Eric Hoffer’s Perspective

The island’s relationship with its inhabitants illustrates the real-life association between dogma, whether religious or political, and the “true believer.” This term originates from the non-fiction work, The True Believer: Thoughts on the Nature of Mass Movements, an analysis of fanaticism, written by Eric Hoffer in 1951. Hoffer claims that “All mass movements generate in their adherents a readiness to die and a proclivity for united action; all of them demand blind faith and single-hearted allegiance.” John Locke and Ben Linus possess all of these characteristics including a willingness to give up their own lives. In fact, throughout the seasons we’ve seen many characters eager to sacrifice themselves, if not for the island, then at least for the “greater good.” Most have a “proclivity for united action” as we see in their tendency to form exclusive groups and to demonize the Other (including, but not strictly defined by, “the Others”).

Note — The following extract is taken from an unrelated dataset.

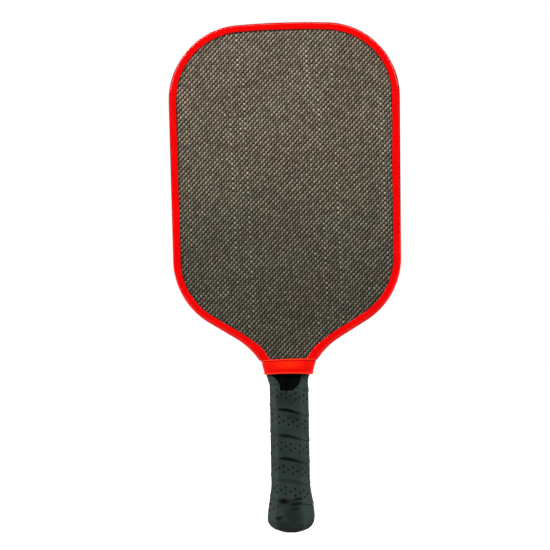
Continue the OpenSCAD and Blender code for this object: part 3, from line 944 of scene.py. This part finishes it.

Hoffer argues that the kind of person most likely to become an extremist, whether religious or political, feels so inadequate as an individual that he will take the first opportunity that comes along to give up his freedom for a larger cause. The characters of Lost repeatedly say things like, “I did it for the island,” “the island will tell me what to do,” “my/your purpose is to be on this island,” and “it was for the island’s sake.” In fact, the characters who recently returned to the island (Season 5) gave up their individual lives back home, their personal freedom, in order to be part of something larger, something in which they have a blind faith. Why? They are “true believers,” each willing to replace individuality with a “holy cause.”

Lost dramatizes the same destructive powers of fanaticism and blind discipleship that we see in real life, whether it is unethical behavior for the sake of a political party, or a suicide bombing in the name of God. As Ben tells Mikhail in episode 3.22, “Through the Looking Glass,” “everything I did, I did for the Island.”